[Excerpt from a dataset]
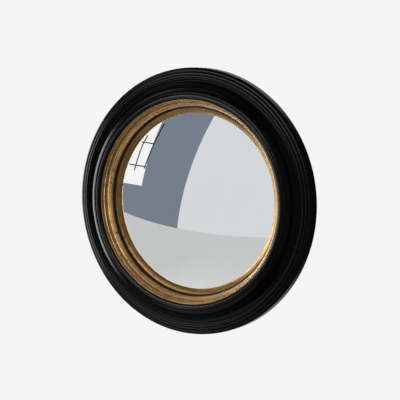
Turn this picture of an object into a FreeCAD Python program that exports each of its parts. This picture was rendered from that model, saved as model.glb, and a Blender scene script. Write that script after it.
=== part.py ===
import FreeCAD, Part
import Sketcher
import os

# Convex wall mirror in a stepped round frame: two black turned rings, two gilded rings,
# a domed silvered glass, and the back that holds and hangs it.
#
# Each piece is drawn about its own Z axis, which is the mirror's axis: "across" is the radius
# from that axis and "depth" is the height above the wall, growing towards the viewer.
# PLACE_ON_WALL then stands the mirror up: it faces -Y, its top is +Z, and the wall is y = 0.

PLACE_ON_WALL = FreeCAD.Placement(
    FreeCAD.Vector(0, 0, 0), FreeCAD.Rotation(FreeCAD.Vector(1, 0, 0), 90)
)

# ---------------------------------------------------------------- driving dimensions, mm

SIZES = {
    # widths of the frame's members, from the glass outwards
    "sight_radius": 128.5,       # visible glass
    "sight_face": 8.5,           # sloping face of the sight ring
    "shadow_gap": 1.5,           # dark gap between sight ring and gilt moulding
    "gilt_foot_width": 3.9,      # lower facet of the gilt slope
    "gilt_ogee_width": 3.4,      # upper, rounded facet of the gilt slope
    "gilt_bead_width": 3.5,
    "inner_bead_width": 8.3,     # black bead next to the gilding
    "quirk_width": 1.1,          # groove between inner bead and roll
    "roll_width": 8.5,
    "cove_width": 8.9,
    "step_foot_width": 2.1,      # step between cove and arris, with its small bead
    "step_bead_width": 1.7,
    "step_wall_width": 1.5,
    "arris_bead_width": 2.8,     # the thin line that stands out in the light
    "groove_width": 1.2,         # grooves on both sides of the reed
    "reed_width": 3.7,
    "rim_bead_width": 4.7,
    # rises and drops of the front, from the wall up to the rim and then inwards
    "rim_lift": 10.5,            # bevel behind the rim
    "rim_wall": 10.4,
    "rim_bead_rise": 5.4,
    "reed_rise": 1.7,
    "arris_rise": 1.9,
    "step_wall_drop": 1.9,
    "step_bead_drop": 1.0,
    "step_foot_drop": 1.6,
    "cove_rise": 11.3,
    "roll_rise": 8.2,
    "inner_bead_drop": 2.1,
    "gilt_bead_drop": 5.1,
    "gilt_ogee_drop": 5.2,
    "gilt_foot_drop": 7.5,
    "shadow_height": 2.5,
    "sight_drop": 5.5,
    # how far the rounds swell out and the hollows go in
    "rim_bead_swell": 1.5,
    "reed_swell": 0.6,
    "arris_swell": 0.8,
    "step_bead_swell": 0.4,
    "cove_hollow": 2.0,
    "roll_swell": 1.6,
    "inner_bead_swell": 1.6,
    "gilt_bead_swell": 1.2,
    "gilt_ogee_swell": 0.8,
    "gilt_foot_hollow": 0.4,
    "sight_swell": 0.6,
    "groove_depth": 0.7,
    "quirk_depth": 1.6,
    "gilt_quirk_depth": 0.5,
    # how the rings seat in each other
    "bevel_width": 8.0,
    "bearing_width": 22.0,       # ring of the back that touches the wall
    "crest_tenon": 5.2,          # how deep the crest moulding drops into the base moulding
    "gilt_lip": 0.8,             # thickness of the gilt moulding's inner edge
    "sight_flange_width": 4.6,
    "sight_flange_drop": 2.8,
    "sight_lip": 1.2,            # thickness of the sight ring at the glass
    "sight_spigot": 1.8,         # how deep the sight ring drops into the bore
    "glue_gap": 0.15,
    # glass and what holds it
    "dome_radius": 550.0,
    "glass_thickness": 3.0,
    "glass_lap": 5.5,            # glass hidden behind the sight ring
    "glass_play": 0.8,           # room round the glass in the bore
    "glass_bed": 0.05,           # felt and packing stay this far off the curved glass
    "felt_thickness": 0.8,
    "felt_setback": 0.6,
    "packing_width": 7.5,
    "packing_height": 1.0,
    "packing_setback": 0.5,
    "board_thickness": 3.0,
    "board_play": 0.4,
    # turn buttons
    "button_setback": 13.2,      # pivot, outwards from the bore
    "button_reach": 19.0,        # pivot to the middle of the rounded tip
    "button_heel_radius": 6.0,
    "button_tip_radius": 4.5,
    "button_thickness": 1.5,
    "button_clearance": 0.1,     # under the button
    "head_clearance": 0.05,      # between button and screw head
    "pivot_clearance": 0.06,
    "button_screw_radius": 1.75,
    "button_screw_length": 12.0,
    "pan_head_radius": 3.6,
    "pan_head_height": 1.9,
    # frame screws
    "frame_screw_radius": 2.0,
    "frame_screw_head_radius": 4.0,
    "frame_screw_length": 32.0,
    "pilot_play": 0.05,
    # hanger
    "notch_width": 26.0,
    "notch_land": 5.0,           # bearing ring left outside the notch
    "notch_corner": 5.0,
    "strap_setback": 2.0,        # eye of the strap, inwards from the bearing ring
    "strap_length": 26.0,
    "strap_width": 14.0,
    "strap_thickness": 1.8,
    "strap_neck_width": 9.0,
    "strap_neck_length": 4.4,
    "eye_wall": 0.9,
    "ring_wire_radius": 1.2,
    "ring_half_width": 9.0,
    "ring_corner": 4.0,
    "ring_leg": 6.0,             # bar to the middle of the round top
    "eye_clearance": 0.08,
    "hanger_screw_radius": 1.75,
    "hanger_screw_length": 11.8,
    "hanger_screw_offset": 8.5,  # first screw, inwards from the eye
    "hanger_screw_pitch": 10.5,
}
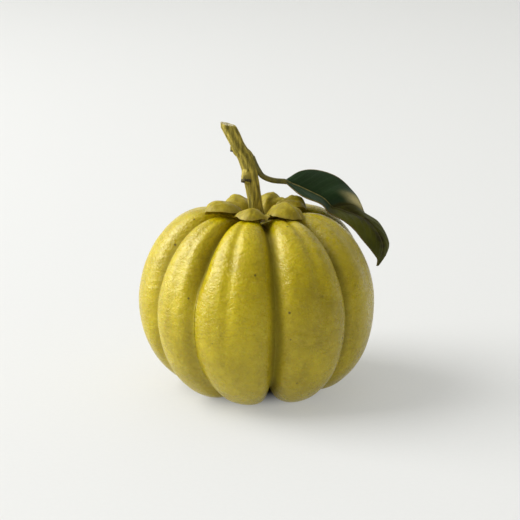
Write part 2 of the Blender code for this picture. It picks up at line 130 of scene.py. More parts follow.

» **TASK STATEMENT**: Return the material exactly as it stands.

» **ANSWER IN FULL**:
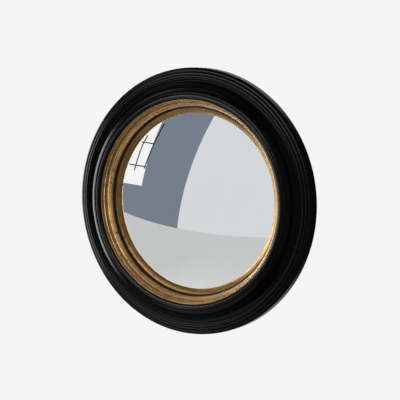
Turn this picture of an object into a FreeCAD Python program that exports each of its parts. This picture was rendered from that model, saved as model.glb, and a Blender scene script. Write that script after it.
=== part.py ===
import FreeCAD, Part
import Sketcher
import os

# Convex wall mirror in a stepped round frame: two black turned rings, two gilded rings,
# a domed silvered glass, and the back that holds and hangs it.
#
# Each piece is drawn about its own Z axis, which is the mirror's axis: "across" is the radius
# from that axis and "depth" is the height above the wall, growing towards the viewer.
# PLACE_ON_WALL then stands the mirror up: it faces -Y, its top is +Z, and the wall is y = 0.

PLACE_ON_WALL = FreeCAD.Placement(
    FreeCAD.Vector(0, 0, 0), FreeCAD.Rotation(FreeCAD.Vector(1, 0, 0), 90)
)

# ---------------------------------------------------------------- driving dimensions, mm

SIZES = {
    # widths of the frame's members, from the glass outwards
    "sight_radius": 128.5,       # visible glass
    "sight_face": 8.5,           # sloping face of the sight ring
    "shadow_gap": 1.5,           # dark gap between sight ring and gilt moulding
    "gilt_foot_width": 3.9,      # lower facet of the gilt slope
    "gilt_ogee_width": 3.4,      # upper, rounded facet of the gilt slope
    "gilt_bead_width": 3.5,
    "inner_bead_width": 8.3,     # black bead next to the gilding
    "quirk_width": 1.1,          # groove between inner bead and roll
    "roll_width": 8.5,
    "cove_width": 8.9,
    "step_foot_width": 2.1,      # step between cove and arris, with its small bead
    "step_bead_width": 1.7,
    "step_wall_width": 1.5,
    "arris_bead_width": 2.8,     # the thin line that stands out in the light
    "groove_width": 1.2,         # grooves on both sides of the reed
    "reed_width": 3.7,
    "rim_bead_width": 4.7,
    # rises and drops of the front, from the wall up to the rim and then inwards
    "rim_lift": 10.5,            # bevel behind the rim
    "rim_wall": 10.4,
    "rim_bead_rise": 5.4,
    "reed_rise": 1.7,
    "arris_rise": 1.9,
    "step_wall_drop": 1.9,
    "step_bead_drop": 1.0,
    "step_foot_drop": 1.6,
    "cove_rise": 11.3,
    "roll_rise": 8.2,
    "inner_bead_drop": 2.1,
    "gilt_bead_drop": 5.1,
    "gilt_ogee_drop": 5.2,
    "gilt_foot_drop": 7.5,
    "shadow_height": 2.5,
    "sight_drop": 5.5,
    # how far the rounds swell out and the hollows go in
    "rim_bead_swell": 1.5,
    "reed_swell": 0.6,
    "arris_swell": 0.8,
    "step_bead_swell": 0.4,
    "cove_hollow": 2.0,
    "roll_swell": 1.6,
    "inner_bead_swell": 1.6,
    "gilt_bead_swell": 1.2,
    "gilt_ogee_swell": 0.8,
    "gilt_foot_hollow": 0.4,
    "sight_swell": 0.6,
    "groove_depth": 0.7,
    "quirk_depth": 1.6,
    "gilt_quirk_depth": 0.5,
    # how the rings seat in each other
    "bevel_width": 8.0,
    "bearing_width": 22.0,       # ring of the back that touches the wall
    "crest_tenon": 5.2,          # how deep the crest moulding drops into the base moulding
    "gilt_lip": 0.8,             # thickness of the gilt moulding's inner edge
    "sight_flange_width": 4.6,
    "sight_flange_drop": 2.8,
    "sight_lip": 1.2,            # thickness of the sight ring at the glass
    "sight_spigot": 1.8,         # how deep the sight ring drops into the bore
    "glue_gap": 0.15,
    # glass and what holds it
    "dome_radius": 550.0,
    "glass_thickness": 3.0,
    "glass_lap": 5.5,            # glass hidden behind the sight ring
    "glass_play": 0.8,           # room round the glass in the bore
    "glass_bed": 0.05,           # felt and packing stay this far off the curved glass
    "felt_thickness": 0.8,
    "felt_setback": 0.6,
    "packing_width": 7.5,
    "packing_height": 1.0,
    "packing_setback": 0.5,
    "board_thickness": 3.0,
    "board_play": 0.4,
    # turn buttons
    "button_setback": 13.2,      # pivot, outwards from the bore
    "button_reach": 19.0,        # pivot to the middle of the rounded tip
    "button_heel_radius": 6.0,
    "button_tip_radius": 4.5,
    "button_thickness": 1.5,
    "button_clearance": 0.1,     # under the button
    "head_clearance": 0.05,      # between button and screw head
    "pivot_clearance": 0.06,
    "button_screw_radius": 1.75,
    "button_screw_length": 12.0,
    "pan_head_radius": 3.6,
    "pan_head_height": 1.9,
    # frame screws
    "frame_screw_radius": 2.0,
    "frame_screw_head_radius": 4.0,
    "frame_screw_length": 32.0,
    "pilot_play": 0.05,
    # hanger
    "notch_width": 26.0,
    "notch_land": 5.0,           # bearing ring left outside the notch
    "notch_corner": 5.0,
    "strap_setback": 2.0,        # eye of the strap, inwards from the bearing ring
    "strap_length": 26.0,
    "strap_width": 14.0,
    "strap_thickness": 1.8,
    "strap_neck_width": 9.0,
    "strap_neck_length": 4.4,
    "eye_wall": 0.9,
    "ring_wire_radius": 1.2,
    "ring_half_width": 9.0,
    "ring_corner": 4.0,
    "ring_leg": 6.0,             # bar to the middle of the round top
    "eye_clearance": 0.08,
    "hanger_screw_radius": 1.75,
    "hanger_screw_length": 11.8,
    "hanger_screw_offset": 8.5,  # first screw, inwards from the eye
    "hanger_screw_pitch": 10.5,
}
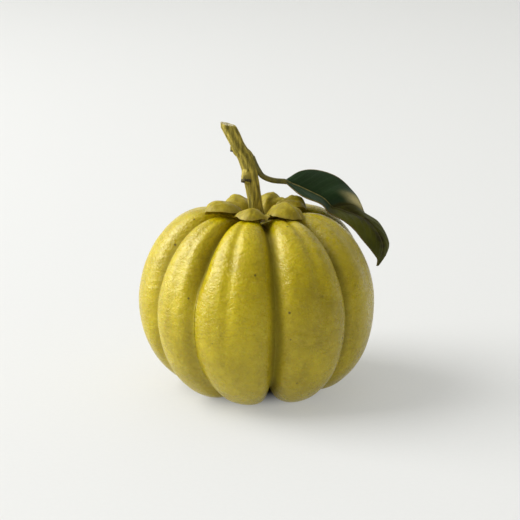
Write part 2 of the Blender code for this picture. It picks up at line 130 of scene.py. More parts follow.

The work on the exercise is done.